Но над ними тяготела старая традиция полезного искусства, которая изменялась, но не сдавалась. Потебня, понявший искусство прежде всего как басню, как ряд алгебраических формул к арифметике жизни, завел символистов в тупик «что? и как?» в понимании искусства как формы мышления[189]. В области стиховедения это привело к тоскливому рассмотрению, каким образом ритм и фонетика стиха связаны с его смыслом (— увы! не смыслом стиха, смыслом лирическим, но со смыслом слова, пользуемого как стихом, так и речью — смыслом грамматическим), привело к навязыванию звуковым комплексам ономатопической тенденции.

И символистам удалось только вернуться к уровню, прежде достигнутому.

Группа филологов, сосредоточившаяся около «Сборников по теории поэтического языка», порвала с традицией «изобразительного искусства» (вспомним вчера канонизированный, ныне столь надоевший «образ» avant toute chose). Звук это звук и звуки нужны для звучания.

Кто вам сказал, что мы забыли о смысле? Мы просто не говорим о том, чего (еще) не знаем, и мы забыли лишь ваши теории осмысления, зачастую столь примитивные в своей выспренней отвлеченности.

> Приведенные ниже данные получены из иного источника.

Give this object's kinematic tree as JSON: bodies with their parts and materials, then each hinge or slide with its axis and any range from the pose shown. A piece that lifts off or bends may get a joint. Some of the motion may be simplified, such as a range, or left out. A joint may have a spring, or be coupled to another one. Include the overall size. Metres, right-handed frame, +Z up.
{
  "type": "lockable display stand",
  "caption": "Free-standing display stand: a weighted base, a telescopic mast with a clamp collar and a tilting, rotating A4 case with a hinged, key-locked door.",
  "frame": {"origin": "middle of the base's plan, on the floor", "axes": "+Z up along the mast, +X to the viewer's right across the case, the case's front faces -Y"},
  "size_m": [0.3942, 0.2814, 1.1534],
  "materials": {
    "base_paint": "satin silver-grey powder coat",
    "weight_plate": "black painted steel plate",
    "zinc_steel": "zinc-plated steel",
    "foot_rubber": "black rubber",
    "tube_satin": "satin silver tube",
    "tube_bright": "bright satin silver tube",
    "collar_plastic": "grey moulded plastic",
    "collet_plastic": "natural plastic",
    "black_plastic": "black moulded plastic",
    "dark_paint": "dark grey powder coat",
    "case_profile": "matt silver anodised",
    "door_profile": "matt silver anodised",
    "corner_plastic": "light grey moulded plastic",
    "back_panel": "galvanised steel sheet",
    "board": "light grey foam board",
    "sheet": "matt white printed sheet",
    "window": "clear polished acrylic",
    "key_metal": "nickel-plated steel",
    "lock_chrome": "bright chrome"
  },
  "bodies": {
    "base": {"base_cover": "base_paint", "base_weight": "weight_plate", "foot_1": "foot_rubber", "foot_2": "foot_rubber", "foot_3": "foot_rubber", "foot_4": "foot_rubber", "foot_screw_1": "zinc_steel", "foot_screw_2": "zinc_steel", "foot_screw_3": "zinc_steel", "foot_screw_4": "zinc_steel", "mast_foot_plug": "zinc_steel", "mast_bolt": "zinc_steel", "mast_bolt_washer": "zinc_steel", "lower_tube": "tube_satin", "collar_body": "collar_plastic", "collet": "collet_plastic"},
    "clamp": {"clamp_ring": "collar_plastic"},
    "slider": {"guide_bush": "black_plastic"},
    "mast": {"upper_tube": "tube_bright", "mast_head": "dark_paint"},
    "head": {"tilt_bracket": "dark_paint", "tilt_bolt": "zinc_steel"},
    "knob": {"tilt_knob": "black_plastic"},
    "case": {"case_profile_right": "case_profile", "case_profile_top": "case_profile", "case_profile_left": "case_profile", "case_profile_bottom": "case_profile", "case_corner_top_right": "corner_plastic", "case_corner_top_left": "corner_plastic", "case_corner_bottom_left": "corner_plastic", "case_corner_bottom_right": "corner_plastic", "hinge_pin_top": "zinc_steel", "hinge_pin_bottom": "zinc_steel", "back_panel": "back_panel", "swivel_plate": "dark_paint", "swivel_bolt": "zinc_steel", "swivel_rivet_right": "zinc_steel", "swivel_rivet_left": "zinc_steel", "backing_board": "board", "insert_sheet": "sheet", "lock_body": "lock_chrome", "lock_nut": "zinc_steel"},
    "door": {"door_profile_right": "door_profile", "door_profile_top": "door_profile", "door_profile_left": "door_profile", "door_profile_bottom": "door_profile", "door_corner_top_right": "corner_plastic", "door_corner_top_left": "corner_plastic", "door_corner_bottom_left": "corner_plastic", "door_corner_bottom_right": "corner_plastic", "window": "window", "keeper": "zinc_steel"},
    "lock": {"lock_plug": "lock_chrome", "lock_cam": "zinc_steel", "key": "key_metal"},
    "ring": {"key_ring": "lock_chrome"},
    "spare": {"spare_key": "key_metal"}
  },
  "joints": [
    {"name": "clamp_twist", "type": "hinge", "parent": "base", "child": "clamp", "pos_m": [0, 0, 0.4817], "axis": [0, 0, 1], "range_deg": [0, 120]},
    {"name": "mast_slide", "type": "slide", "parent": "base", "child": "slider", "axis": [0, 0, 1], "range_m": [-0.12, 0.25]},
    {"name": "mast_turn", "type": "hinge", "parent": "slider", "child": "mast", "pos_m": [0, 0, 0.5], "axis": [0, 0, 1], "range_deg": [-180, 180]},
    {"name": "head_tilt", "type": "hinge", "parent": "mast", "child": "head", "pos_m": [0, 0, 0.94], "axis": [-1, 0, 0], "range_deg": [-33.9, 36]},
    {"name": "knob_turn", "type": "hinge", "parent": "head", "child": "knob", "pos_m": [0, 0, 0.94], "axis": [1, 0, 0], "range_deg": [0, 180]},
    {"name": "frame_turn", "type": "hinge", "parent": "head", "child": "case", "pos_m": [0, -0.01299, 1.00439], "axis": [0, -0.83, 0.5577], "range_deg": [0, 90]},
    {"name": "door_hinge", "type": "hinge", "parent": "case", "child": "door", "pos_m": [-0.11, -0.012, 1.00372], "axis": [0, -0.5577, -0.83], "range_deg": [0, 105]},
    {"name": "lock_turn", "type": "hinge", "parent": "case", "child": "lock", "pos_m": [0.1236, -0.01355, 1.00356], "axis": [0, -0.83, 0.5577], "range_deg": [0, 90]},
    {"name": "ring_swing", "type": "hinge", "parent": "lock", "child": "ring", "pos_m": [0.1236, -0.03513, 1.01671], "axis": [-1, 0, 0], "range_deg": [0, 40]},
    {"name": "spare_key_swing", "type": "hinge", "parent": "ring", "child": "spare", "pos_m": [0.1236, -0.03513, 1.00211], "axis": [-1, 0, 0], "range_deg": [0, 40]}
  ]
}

Еще работами датского ученого Ниропа и французского — Граммона было доказано отсутствие в языке звукового символизма, т. е. непосредственной связи между смыслом слова и его звучанием. В языке понятия близкие часто имеют совершенно различный звуковой состав и, наоборот, слова с различным смыслом звучат близко или даже одинаково (коса Коломбины и коса смерти, voler — летать и воровать, pecher — удить рыбу, грешить и т. п. ad infinitum). В то же время из тысячи примеров, доставляемых вариантами стихотворений, из сотен сообщений самих поэтов мы узнаем о величайшем внимании и сознательнейшей работе их именно над звуковой формой речи и зачастую преимущественно пред стороной первично значащей. Лев Якубинский своею работой «О расподоблении плавных в стихотворном языке» дал очень любопытный подход к этому вопросу. Как известно, закон расподобления плавных, существующий в прозаической речи, выражается в том, что, если в слове встречаются два одинаковых плавных, два «р» или два «л», то один из этих звуков расподобляется (т. е. одно из пары «р» заменяется чрез «л» и обратно). Так из литературного (заемного для русских) «коридор» получалось простонародное «калидор» или современное «верблюд» из древнецерковнославянского «велблют». Это расподобление объясняется общею тенденцией прозаического разговорного языка создавать с помощью естественного отбора наиболее экономические формы речи, так как стечение одинаковых звуков (учтенное скороговорками — экзаменами на речистость) затрудняет произносительную сторону речи.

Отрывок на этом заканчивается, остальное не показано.